Digital mammography dataset for breast cancer diagnosis research (DMID) with breast mass segmentation analysis

Biomed Eng Lett. 2023 Dec 21;14(2):317-330. doi: 10.1007/s13534-023-00339-y. eCollection 2024 Mar.

Abstract

Purpose:In the last two decades, computer-aided detection and diagnosis (CAD) systems have been created to help radiologists discover and diagnose lesions observed on breast imaging tests. These systems can serve as a second opinion tool for the radiologist. However, developing algorithms for identifying and diagnosing breast lesions relies heavily on mammographic datasets. Many existing databases do not consider all the needs necessary for research and study, such as mammographic masks, radiology reports, breast composition, etc. This paper aims to introduce and describe a new mammographic database. Methods:The proposed dataset comprises mammograms with several lesions, such as masses, calcifications, architectural distortions, and asymmetries. In addition, a radiologist report is provided, describing the details of the breast, such as breast density, description of abnormality present, condition of the skin, nipple and pectoral muscles, etc., for each mammogram.
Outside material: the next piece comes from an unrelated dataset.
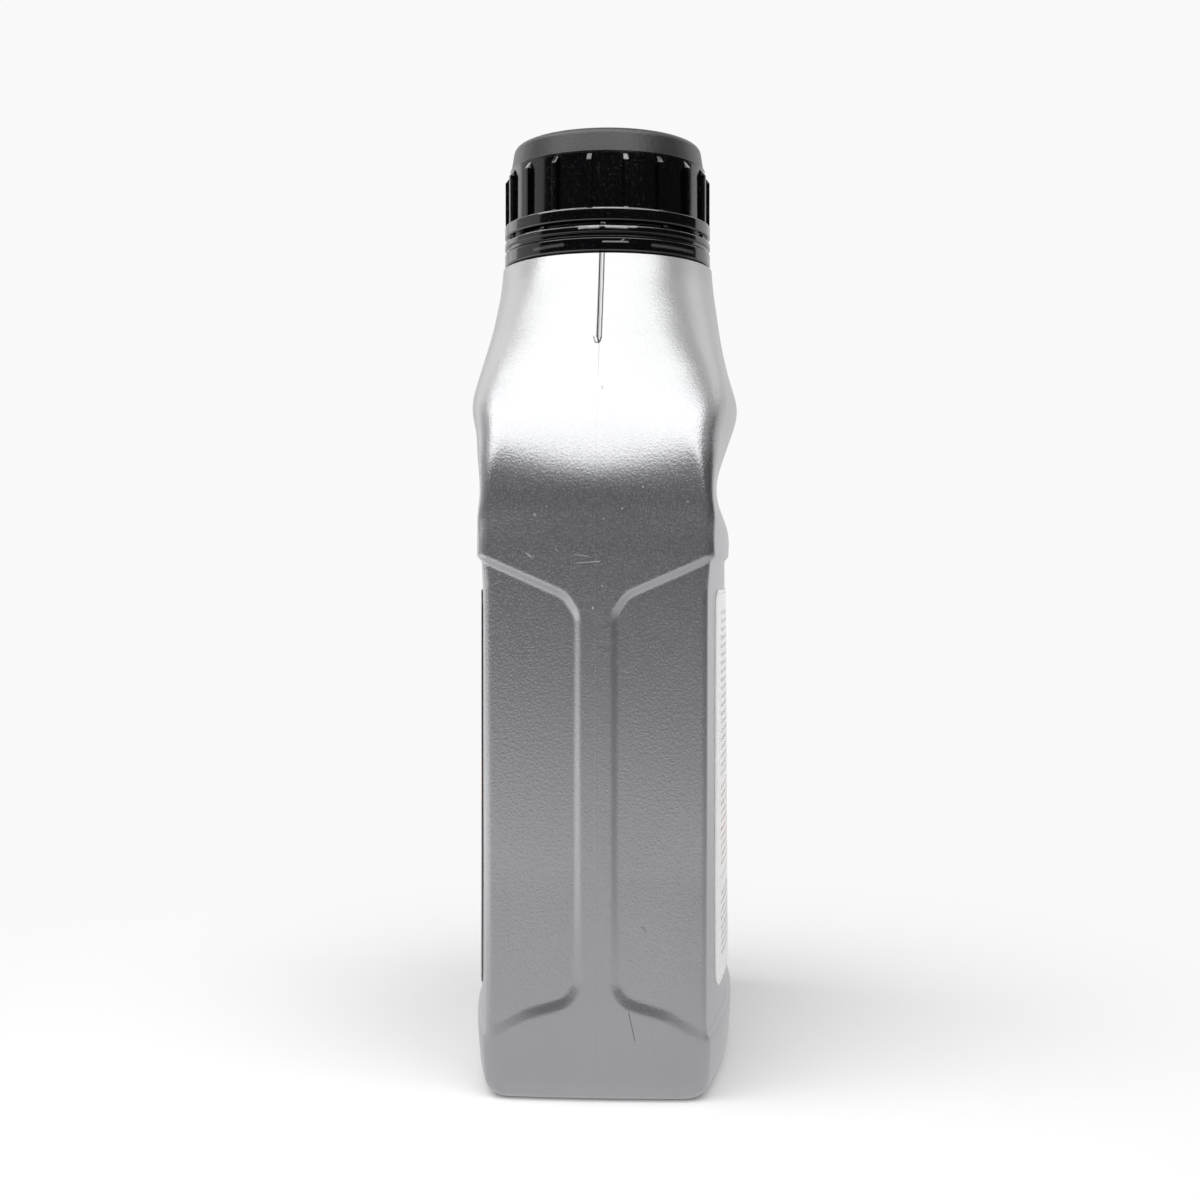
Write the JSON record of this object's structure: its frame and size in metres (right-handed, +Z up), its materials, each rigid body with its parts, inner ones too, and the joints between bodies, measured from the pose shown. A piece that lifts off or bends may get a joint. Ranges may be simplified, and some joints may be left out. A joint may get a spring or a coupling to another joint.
{
  "type": "brake fluid bottle",
  "caption": "Half-litre silver plastic bottle with rounded shoulders, stepped label recess, two labels and a black ribbed screw cap on a tamper band.",
  "frame": {"origin": "centre of the bottle's outline on the surface that it stands on", "axes": "+Z up out of the neck, +X across the wide faces towards one narrow side, -Y towards the front label"},
  "size_m": [0.0922, 0.0528, 0.181],
  "materials": {
    "silver_plastic": "satin silver-grey polyethylene with a fine moulded grain",
    "black_plastic": "satin black polypropylene with a fine grain",
    "dark_label": "smooth coated label, near black",
    "white_label": "smooth coated label, white",
    "liner_foam": "matte white foam"
  },
  "bodies": {
    "bottle_body": {"bottle": "silver_plastic", "front_label": "dark_label", "back_label": "white_label", "tamper_band": "black_plastic"},
    "liner_body": {"cap_liner": "liner_foam"},
    "cap_body": {"cap": "black_plastic"}
  },
  "joints": [
    {"name": "cap_lift", "type": "slide", "parent": "bottle_body", "child": "liner_body", "axis": [0, 0, 1], "range_m": [0, 0.01895]},
    {"name": "cap_turn", "type": "hinge", "parent": "liner_body", "child": "cap_body", "pos_m": [0, 0, 0.1794], "axis": [0, 0, 1], "range_deg": [0, 1620]}
  ],
  "couplings": [
    {"joint": "cap_lift", "follows": "cap_turn", "m_per_rad": 0.00066845}
  ]
}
Results:We present results of commonly used segmentation framework trained on our proposed dataset. We used information regarding the class of abnormalities (benign or malignant) and breast tissue density provided with each mammogram to analyze the segmentation model's performance concerning these parameters. Conclusion:The presented dataset provides diverse mammogram images to develop and train models for breast cancer diagnosis applications.

Keywords: Breast mass segmentation; Dataset; Deep learning; Mammogram.